CHALLENGE: Copy out the lines that include the word "materials".

------------------------------------------------

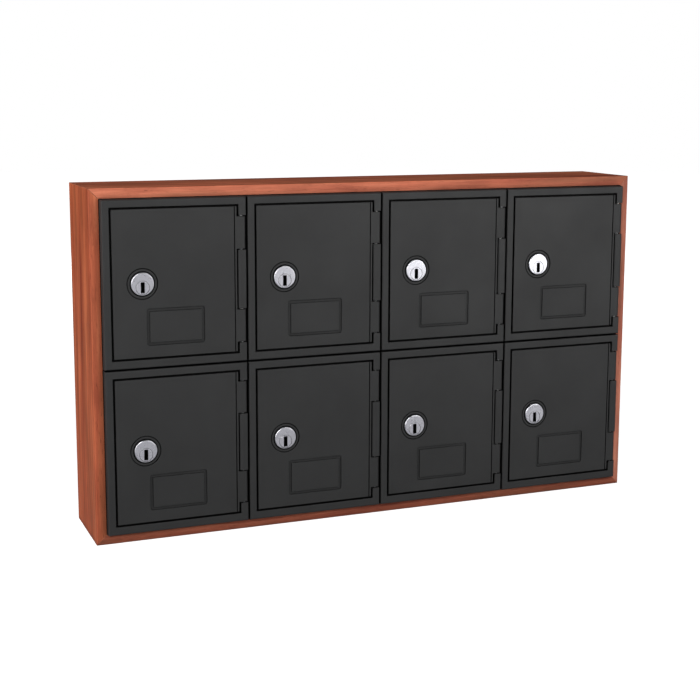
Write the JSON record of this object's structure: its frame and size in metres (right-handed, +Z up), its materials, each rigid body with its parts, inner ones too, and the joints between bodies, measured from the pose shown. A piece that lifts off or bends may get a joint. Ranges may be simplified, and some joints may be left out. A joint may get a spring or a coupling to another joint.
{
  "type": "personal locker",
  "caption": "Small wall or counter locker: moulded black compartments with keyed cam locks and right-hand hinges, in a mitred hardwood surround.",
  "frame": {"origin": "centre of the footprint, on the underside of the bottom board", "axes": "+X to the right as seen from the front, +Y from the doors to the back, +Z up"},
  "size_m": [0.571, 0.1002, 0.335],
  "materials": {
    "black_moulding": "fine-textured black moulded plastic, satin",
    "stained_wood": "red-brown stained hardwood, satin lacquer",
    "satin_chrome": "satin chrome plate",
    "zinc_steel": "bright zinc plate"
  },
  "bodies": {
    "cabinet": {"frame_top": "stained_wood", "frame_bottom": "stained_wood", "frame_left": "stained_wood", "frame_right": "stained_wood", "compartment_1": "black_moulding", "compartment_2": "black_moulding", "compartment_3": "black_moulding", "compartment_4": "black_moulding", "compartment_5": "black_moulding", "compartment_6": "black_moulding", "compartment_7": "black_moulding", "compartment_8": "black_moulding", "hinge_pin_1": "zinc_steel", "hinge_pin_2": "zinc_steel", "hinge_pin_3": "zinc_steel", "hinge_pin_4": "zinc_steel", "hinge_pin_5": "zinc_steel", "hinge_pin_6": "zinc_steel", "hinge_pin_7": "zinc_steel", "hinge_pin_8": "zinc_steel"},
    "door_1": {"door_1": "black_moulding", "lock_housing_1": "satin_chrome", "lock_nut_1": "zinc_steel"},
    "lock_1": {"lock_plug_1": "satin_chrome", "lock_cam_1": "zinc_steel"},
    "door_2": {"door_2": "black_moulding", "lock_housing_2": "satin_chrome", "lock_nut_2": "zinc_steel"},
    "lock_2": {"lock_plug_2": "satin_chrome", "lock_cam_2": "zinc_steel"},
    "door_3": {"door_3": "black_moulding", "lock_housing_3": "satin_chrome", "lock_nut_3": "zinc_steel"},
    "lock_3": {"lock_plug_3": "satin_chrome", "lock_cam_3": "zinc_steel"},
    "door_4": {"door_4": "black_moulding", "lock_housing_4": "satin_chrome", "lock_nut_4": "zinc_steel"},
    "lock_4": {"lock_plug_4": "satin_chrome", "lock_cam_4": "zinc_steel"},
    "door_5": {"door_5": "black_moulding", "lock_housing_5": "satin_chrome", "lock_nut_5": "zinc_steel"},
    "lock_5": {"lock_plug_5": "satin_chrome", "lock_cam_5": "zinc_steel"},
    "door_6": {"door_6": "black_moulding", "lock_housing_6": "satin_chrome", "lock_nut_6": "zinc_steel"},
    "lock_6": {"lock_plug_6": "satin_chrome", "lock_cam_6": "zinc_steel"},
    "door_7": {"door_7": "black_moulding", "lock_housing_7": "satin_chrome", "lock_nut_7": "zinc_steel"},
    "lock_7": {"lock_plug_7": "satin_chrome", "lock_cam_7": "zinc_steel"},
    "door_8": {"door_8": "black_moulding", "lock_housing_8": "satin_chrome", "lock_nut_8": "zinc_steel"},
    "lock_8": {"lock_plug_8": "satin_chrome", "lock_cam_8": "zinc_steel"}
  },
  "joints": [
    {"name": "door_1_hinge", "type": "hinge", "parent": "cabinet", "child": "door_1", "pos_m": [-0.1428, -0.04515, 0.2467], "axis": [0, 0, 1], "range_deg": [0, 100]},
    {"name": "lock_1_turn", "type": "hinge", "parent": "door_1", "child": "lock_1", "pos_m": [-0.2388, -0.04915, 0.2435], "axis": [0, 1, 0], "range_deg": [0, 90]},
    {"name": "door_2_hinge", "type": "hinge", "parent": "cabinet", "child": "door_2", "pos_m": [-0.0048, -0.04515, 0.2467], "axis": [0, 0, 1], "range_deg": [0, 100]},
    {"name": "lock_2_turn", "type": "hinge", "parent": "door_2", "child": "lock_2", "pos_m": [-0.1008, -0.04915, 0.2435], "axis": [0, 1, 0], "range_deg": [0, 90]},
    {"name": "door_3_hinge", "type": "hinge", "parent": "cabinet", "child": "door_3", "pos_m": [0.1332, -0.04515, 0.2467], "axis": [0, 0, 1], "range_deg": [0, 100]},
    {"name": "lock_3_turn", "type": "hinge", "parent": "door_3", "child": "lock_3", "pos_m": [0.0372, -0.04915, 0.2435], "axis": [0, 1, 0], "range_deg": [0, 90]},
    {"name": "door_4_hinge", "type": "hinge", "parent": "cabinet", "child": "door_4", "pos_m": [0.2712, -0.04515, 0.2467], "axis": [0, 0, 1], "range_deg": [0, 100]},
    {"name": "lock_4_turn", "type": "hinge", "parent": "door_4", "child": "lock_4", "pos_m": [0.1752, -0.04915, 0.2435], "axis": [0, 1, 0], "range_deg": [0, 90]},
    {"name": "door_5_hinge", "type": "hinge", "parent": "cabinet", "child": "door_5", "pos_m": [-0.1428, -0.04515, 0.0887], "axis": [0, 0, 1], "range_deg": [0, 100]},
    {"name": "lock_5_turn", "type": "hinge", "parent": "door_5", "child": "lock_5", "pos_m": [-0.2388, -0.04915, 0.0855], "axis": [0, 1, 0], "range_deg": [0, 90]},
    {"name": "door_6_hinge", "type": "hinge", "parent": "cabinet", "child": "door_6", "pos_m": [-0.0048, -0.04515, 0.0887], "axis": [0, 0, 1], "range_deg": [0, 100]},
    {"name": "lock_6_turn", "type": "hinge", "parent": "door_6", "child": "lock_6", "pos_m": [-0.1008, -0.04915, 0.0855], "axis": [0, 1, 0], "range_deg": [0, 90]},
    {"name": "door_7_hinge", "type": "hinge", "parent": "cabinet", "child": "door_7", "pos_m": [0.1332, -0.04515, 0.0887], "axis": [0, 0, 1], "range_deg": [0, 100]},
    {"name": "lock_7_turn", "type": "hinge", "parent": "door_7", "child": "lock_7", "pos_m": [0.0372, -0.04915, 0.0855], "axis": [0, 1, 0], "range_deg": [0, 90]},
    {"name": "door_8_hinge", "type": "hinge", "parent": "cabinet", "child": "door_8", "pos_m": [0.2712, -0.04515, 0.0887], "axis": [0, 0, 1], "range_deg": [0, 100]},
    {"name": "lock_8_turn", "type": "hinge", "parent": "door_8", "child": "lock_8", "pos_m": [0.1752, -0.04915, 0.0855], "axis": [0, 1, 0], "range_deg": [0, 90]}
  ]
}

------------------------------------------------

SOLVED EXERCISE:
Write the JSON record of this object's structure: its frame and size in metres (right-handed, +Z up), its materials, each rigid body with its parts, inner ones too, and the joints between bodies, measured from the pose shown. A piece that lifts off or bends may get a joint. Ranges may be simplified, and some joints may be left out. A joint may get a spring or a coupling to another joint.
  "materials": {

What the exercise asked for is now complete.